===== RECORDS FOR PROCESSING

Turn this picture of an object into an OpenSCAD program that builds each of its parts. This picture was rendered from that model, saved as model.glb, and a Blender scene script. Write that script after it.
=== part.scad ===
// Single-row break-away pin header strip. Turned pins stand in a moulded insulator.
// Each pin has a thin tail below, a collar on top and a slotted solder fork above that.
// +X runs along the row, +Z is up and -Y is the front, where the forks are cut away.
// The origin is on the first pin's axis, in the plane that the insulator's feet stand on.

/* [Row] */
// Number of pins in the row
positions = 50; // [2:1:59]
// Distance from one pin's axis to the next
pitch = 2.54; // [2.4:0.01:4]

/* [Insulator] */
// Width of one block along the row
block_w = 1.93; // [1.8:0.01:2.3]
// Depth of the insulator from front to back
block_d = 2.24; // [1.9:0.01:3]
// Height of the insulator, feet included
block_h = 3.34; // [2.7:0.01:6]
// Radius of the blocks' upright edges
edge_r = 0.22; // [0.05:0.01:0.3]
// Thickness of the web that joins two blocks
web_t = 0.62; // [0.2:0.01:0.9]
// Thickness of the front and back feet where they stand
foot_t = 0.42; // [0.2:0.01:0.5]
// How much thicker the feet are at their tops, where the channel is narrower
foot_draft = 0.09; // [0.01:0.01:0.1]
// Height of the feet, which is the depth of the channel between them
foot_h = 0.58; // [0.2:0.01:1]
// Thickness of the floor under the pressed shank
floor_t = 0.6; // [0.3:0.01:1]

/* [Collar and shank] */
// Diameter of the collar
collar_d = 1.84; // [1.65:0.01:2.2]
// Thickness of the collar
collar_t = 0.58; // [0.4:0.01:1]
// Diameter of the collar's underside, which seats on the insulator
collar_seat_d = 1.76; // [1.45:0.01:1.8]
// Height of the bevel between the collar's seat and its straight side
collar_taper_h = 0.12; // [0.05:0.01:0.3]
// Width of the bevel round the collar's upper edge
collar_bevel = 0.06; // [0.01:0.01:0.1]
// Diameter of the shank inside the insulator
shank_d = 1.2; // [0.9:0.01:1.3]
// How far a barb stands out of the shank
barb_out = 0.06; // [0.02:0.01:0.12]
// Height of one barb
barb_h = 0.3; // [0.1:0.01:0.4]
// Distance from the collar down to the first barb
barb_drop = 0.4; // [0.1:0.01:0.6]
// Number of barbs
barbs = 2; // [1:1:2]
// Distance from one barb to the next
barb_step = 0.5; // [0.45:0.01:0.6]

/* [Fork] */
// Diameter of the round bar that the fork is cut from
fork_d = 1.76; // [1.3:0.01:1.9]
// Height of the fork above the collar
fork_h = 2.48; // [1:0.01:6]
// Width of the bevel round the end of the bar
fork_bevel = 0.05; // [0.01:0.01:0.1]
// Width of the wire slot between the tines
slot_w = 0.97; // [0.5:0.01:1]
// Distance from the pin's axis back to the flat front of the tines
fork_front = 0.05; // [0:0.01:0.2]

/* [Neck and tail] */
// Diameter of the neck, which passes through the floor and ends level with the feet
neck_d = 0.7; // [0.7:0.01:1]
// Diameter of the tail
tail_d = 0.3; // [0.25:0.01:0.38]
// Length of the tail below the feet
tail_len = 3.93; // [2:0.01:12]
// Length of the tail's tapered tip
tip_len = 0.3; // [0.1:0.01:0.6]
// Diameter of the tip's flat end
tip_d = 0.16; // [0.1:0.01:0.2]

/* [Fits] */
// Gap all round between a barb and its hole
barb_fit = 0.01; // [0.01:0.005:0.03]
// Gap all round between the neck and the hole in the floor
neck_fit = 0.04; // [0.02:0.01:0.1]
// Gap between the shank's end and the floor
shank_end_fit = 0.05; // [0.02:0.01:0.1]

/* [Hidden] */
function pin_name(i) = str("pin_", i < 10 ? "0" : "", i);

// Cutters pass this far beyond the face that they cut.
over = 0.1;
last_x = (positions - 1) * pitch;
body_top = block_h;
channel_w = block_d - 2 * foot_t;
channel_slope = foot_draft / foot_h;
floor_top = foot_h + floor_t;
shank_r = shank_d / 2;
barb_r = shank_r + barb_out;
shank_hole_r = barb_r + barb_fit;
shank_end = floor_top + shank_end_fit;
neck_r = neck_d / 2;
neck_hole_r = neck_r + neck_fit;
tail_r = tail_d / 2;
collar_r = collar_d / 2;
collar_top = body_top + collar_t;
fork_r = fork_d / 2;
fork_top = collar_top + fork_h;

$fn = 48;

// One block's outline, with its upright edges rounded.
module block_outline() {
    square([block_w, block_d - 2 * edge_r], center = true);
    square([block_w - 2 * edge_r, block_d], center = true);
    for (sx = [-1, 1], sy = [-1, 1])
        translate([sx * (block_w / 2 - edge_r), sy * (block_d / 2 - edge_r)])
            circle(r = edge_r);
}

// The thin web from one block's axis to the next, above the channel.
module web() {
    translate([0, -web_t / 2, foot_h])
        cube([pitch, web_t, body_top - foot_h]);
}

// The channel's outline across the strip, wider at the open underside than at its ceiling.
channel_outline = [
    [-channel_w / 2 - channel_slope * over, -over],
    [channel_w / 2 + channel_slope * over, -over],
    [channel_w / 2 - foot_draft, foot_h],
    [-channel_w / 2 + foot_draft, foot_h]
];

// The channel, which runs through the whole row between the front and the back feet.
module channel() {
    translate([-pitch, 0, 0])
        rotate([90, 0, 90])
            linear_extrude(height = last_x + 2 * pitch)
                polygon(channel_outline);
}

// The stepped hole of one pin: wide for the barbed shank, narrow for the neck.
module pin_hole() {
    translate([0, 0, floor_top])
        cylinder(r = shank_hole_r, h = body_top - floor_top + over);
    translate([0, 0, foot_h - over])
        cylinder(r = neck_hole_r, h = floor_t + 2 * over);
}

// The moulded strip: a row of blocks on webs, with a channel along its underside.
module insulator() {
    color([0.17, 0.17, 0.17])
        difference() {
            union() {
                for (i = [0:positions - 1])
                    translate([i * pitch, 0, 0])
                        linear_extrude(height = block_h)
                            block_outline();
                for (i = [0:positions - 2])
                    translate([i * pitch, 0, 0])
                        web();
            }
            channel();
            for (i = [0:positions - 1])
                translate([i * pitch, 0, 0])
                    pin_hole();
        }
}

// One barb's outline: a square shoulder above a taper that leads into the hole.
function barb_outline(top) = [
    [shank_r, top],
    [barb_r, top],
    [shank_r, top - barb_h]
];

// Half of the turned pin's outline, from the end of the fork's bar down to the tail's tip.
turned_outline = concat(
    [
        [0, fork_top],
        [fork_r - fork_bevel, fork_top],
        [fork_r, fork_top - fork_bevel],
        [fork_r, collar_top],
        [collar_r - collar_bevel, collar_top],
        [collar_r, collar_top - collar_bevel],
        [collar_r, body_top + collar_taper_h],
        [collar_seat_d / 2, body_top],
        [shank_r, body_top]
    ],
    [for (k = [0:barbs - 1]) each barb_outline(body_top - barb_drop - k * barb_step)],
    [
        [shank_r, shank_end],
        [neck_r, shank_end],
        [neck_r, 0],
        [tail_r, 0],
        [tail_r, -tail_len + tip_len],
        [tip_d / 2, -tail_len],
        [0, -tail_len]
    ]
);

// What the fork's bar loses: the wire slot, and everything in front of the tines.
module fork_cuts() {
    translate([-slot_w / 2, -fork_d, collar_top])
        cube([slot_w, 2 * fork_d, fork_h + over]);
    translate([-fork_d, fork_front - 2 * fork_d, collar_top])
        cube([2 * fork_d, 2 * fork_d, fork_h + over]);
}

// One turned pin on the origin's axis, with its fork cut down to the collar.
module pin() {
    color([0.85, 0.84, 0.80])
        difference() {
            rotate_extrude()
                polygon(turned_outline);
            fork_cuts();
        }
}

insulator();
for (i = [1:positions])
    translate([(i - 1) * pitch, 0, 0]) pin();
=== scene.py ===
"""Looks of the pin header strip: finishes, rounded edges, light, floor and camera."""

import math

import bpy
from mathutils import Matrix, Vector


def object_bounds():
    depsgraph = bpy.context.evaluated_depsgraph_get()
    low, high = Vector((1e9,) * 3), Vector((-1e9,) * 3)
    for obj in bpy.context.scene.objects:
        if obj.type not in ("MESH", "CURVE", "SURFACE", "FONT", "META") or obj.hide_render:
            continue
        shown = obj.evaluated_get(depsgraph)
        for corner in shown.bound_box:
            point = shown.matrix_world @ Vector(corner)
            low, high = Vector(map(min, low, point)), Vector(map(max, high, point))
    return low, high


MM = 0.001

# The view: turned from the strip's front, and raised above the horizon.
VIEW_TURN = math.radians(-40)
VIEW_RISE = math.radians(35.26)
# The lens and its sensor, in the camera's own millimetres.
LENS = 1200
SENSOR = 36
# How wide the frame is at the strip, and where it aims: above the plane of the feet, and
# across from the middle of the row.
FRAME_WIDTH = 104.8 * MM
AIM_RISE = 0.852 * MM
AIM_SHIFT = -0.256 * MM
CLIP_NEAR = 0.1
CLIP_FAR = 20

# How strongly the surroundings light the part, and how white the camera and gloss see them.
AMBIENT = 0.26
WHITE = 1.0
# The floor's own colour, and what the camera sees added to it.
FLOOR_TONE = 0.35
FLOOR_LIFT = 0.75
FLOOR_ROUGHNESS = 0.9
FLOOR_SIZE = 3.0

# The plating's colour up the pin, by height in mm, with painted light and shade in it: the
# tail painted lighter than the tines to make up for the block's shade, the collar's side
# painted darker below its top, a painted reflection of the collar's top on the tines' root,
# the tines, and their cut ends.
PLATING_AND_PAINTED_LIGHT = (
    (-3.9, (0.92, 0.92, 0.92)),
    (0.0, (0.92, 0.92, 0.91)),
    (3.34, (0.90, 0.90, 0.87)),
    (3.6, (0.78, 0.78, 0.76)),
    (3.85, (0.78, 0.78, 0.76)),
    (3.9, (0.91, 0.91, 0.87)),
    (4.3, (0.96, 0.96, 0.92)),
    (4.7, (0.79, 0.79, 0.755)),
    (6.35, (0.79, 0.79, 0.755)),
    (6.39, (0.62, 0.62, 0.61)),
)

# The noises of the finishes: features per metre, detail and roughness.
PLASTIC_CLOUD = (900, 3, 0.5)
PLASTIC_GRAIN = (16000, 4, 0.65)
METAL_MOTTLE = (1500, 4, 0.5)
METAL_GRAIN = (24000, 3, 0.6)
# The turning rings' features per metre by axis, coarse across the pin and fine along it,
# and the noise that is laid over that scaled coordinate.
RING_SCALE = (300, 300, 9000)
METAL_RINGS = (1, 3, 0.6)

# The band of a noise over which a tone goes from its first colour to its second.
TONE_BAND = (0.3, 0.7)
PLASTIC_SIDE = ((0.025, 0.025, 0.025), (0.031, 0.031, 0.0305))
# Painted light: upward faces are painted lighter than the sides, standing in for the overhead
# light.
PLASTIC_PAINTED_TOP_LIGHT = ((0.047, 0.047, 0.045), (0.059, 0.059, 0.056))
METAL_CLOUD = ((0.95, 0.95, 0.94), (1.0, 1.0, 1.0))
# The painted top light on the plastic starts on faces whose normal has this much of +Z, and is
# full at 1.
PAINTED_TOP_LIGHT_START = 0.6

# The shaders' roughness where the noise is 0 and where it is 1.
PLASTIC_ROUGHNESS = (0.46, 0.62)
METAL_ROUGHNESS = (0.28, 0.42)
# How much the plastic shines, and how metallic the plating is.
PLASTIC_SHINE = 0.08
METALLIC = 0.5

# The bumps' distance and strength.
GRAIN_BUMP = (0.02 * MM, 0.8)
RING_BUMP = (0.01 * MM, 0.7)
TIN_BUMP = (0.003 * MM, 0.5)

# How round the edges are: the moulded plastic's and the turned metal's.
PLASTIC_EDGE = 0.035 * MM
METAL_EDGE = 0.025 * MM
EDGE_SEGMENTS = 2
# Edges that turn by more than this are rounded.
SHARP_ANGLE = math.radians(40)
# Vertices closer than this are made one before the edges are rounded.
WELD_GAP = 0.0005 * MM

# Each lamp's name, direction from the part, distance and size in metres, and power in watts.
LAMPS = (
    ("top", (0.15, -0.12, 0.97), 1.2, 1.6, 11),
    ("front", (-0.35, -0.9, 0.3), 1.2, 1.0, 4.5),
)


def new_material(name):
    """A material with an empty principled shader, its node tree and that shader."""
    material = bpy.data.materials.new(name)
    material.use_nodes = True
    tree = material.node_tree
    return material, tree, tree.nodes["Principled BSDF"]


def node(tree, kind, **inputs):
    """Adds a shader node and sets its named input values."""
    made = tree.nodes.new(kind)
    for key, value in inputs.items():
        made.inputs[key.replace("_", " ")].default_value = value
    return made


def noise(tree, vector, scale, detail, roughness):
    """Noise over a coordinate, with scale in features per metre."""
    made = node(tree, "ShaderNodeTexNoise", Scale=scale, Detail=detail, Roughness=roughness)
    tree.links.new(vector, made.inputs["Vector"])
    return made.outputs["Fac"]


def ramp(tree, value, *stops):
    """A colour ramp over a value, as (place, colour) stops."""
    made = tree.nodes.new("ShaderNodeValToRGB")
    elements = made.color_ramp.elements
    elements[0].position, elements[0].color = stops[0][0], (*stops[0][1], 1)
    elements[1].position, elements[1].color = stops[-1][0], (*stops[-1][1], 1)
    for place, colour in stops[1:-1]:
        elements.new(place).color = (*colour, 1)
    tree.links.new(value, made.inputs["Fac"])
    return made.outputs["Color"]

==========
===== RECORDS FOR PROCESSING

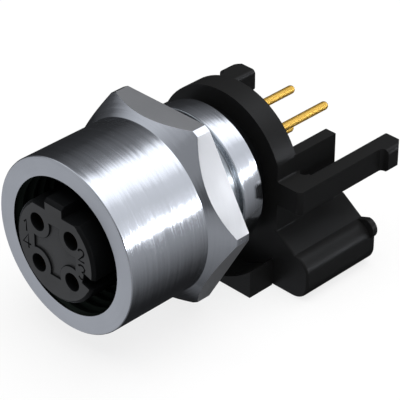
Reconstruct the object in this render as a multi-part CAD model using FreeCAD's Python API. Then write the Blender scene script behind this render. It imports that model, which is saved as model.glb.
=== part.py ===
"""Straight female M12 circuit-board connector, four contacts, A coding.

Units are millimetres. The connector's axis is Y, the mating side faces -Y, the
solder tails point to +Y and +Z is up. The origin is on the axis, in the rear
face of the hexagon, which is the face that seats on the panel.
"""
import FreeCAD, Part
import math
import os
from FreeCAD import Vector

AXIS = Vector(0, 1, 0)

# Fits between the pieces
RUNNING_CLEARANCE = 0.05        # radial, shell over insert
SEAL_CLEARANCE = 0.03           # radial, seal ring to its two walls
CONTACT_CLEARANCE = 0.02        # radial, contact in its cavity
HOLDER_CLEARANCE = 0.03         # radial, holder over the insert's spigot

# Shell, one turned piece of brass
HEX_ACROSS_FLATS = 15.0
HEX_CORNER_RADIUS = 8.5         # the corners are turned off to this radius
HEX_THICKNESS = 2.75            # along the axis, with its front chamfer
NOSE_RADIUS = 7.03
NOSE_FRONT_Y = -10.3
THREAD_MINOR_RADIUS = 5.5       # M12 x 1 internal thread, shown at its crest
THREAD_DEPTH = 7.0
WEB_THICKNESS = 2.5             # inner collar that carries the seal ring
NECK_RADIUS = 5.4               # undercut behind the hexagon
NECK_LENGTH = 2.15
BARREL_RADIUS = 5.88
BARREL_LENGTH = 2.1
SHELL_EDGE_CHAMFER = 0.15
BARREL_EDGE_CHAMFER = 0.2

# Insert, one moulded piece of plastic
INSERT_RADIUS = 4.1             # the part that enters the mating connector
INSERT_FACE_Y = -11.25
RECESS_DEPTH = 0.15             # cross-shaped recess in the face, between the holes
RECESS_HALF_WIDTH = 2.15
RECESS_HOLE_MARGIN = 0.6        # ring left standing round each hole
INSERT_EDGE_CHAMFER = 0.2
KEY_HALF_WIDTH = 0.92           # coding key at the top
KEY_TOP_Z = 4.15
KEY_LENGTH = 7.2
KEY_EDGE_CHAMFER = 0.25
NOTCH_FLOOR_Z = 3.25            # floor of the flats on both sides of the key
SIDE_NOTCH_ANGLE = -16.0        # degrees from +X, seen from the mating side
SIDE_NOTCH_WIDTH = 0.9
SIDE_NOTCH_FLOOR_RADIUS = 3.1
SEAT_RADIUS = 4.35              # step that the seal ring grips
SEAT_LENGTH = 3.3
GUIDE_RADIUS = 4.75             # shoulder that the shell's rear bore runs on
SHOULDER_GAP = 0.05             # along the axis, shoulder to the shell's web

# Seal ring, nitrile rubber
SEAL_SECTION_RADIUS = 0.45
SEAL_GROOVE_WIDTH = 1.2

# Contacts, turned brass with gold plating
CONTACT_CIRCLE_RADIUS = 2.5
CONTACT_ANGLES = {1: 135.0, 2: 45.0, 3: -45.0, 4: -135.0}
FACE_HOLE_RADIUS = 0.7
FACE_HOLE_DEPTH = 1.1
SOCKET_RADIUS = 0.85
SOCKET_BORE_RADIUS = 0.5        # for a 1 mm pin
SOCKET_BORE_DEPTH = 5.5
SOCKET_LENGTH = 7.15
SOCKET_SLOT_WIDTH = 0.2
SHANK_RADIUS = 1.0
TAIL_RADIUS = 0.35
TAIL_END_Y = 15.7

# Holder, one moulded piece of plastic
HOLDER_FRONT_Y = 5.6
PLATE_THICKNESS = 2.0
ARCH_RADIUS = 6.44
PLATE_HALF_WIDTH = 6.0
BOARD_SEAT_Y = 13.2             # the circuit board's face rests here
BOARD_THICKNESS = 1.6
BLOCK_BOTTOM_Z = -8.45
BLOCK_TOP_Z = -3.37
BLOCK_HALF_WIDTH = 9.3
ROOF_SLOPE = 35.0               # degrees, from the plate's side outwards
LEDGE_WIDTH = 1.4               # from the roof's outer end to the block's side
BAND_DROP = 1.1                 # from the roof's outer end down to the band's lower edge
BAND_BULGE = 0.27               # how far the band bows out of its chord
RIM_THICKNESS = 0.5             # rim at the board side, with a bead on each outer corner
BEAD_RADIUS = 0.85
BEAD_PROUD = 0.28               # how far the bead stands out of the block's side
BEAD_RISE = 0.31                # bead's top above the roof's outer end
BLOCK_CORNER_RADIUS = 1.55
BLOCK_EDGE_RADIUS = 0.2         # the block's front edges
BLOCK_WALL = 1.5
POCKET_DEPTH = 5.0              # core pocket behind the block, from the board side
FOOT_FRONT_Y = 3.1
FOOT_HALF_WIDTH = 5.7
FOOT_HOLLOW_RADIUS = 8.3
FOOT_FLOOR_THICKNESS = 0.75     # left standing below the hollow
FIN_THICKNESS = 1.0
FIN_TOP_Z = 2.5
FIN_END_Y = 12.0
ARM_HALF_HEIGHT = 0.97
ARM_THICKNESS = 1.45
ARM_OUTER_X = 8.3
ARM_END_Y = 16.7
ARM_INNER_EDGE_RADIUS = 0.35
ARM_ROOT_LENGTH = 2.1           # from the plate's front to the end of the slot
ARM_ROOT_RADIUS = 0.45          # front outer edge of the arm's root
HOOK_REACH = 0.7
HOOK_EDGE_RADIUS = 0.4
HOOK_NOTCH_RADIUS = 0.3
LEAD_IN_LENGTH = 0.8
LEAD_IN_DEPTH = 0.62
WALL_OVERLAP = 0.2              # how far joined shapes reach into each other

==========

▶ **EXERCISE**
Above are the records; from them, give again exactly the lines from the one containing "of the tines." through the one containing "return low, high", both included.

▶ **FINISHED ANSWER**
// What the fork's bar loses: the wire slot, and everything in front of the tines.
module fork_cuts() {
    translate([-slot_w / 2, -fork_d, collar_top])
        cube([slot_w, 2 * fork_d, fork_h + over]);
    translate([-fork_d, fork_front - 2 * fork_d, collar_top])
        cube([2 * fork_d, 2 * fork_d, fork_h + over]);
}

// One turned pin on the origin's axis, with its fork cut down to the collar.
module pin() {
    color([0.85, 0.84, 0.80])
        difference() {
            rotate_extrude()
                polygon(turned_outline);
            fork_cuts();
        }
}

insulator();
for (i = [1:positions])
    translate([(i - 1) * pitch, 0, 0]) pin();
=== scene.py ===
"""Looks of the pin header strip: finishes, rounded edges, light, floor and camera."""

import math

import bpy
from mathutils import Matrix, Vector


def object_bounds():
    depsgraph = bpy.context.evaluated_depsgraph_get()
    low, high = Vector((1e9,) * 3), Vector((-1e9,) * 3)
    for obj in bpy.context.scene.objects:
        if obj.type not in ("MESH", "CURVE", "SURFACE", "FONT", "META") or obj.hide_render:
            continue
        shown = obj.evaluated_get(depsgraph)
        for corner in shown.bound_box:
            point = shown.matrix_world @ Vector(corner)
            low, high = Vector(map(min, low, point)), Vector(map(max, high, point))
    return low, high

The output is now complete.